11. A vehicle, comprising:

a roof;

a housing supported by the roof, the housing defining a chamber and having an air inlet;

a blower disposed in the chamber and in fluid communication with the air inlet, the blower being positioned to direct air in a flow direction;

a sensor disposed in the chamber and having a lens, the sensor being spaced from the blower;

an air nozzle aimed to direct air across the lens; and

a duct disposed in the chamber and being coupled to the blower and the air nozzle, the duct extending from the blower in a departure direction oblique to the flow direction.

12. The vehicle of claim 11, further comprising a fluid nozzle aimed to direct fluid across the lens.

13. The vehicle of claim 12, wherein the fluid nozzle is circumferentially spaced from the air nozzle about the lens.

14. The vehicle of claim 12, wherein the fluid nozzle is oblique to the air nozzle.

15. The vehicle of claim 12, wherein the fluid nozzle is aimed to direct fluid generally parallel to ambient airflow during forward motion of the vehicle.

16. The vehicle of claim 15, wherein the air nozzle is aimed to direct air generally parallel to ambient airflow during forward motion of the vehicle.

17. The vehicle of claim 11, wherein the air nozzle is aimed to direct air generally parallel to ambient airflow during forward motion of the vehicle.

18. The vehicle of claim 11, wherein the duct extends transverse to the flow direction at the nozzle.

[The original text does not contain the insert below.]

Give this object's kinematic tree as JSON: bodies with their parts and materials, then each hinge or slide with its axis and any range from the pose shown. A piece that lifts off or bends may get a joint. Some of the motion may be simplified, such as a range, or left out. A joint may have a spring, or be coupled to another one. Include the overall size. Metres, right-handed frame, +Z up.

19. The vehicle of claim 11, further comprising:

a second sensor disposed in the chamber and having a second lens, the second sensor being spaced from the sensor and the blower;

a second air nozzle aimed to direct air across the second lens; and

a second duct disposed in the chamber and extending from the blower to the second air nozzle, the second duct being coupled to the blower and the second air nozzle.

20. The vehicle of claim 19, wherein the second duct extends from the blower in a second departure direction oblique to the flow direction and transverse to the departure direction.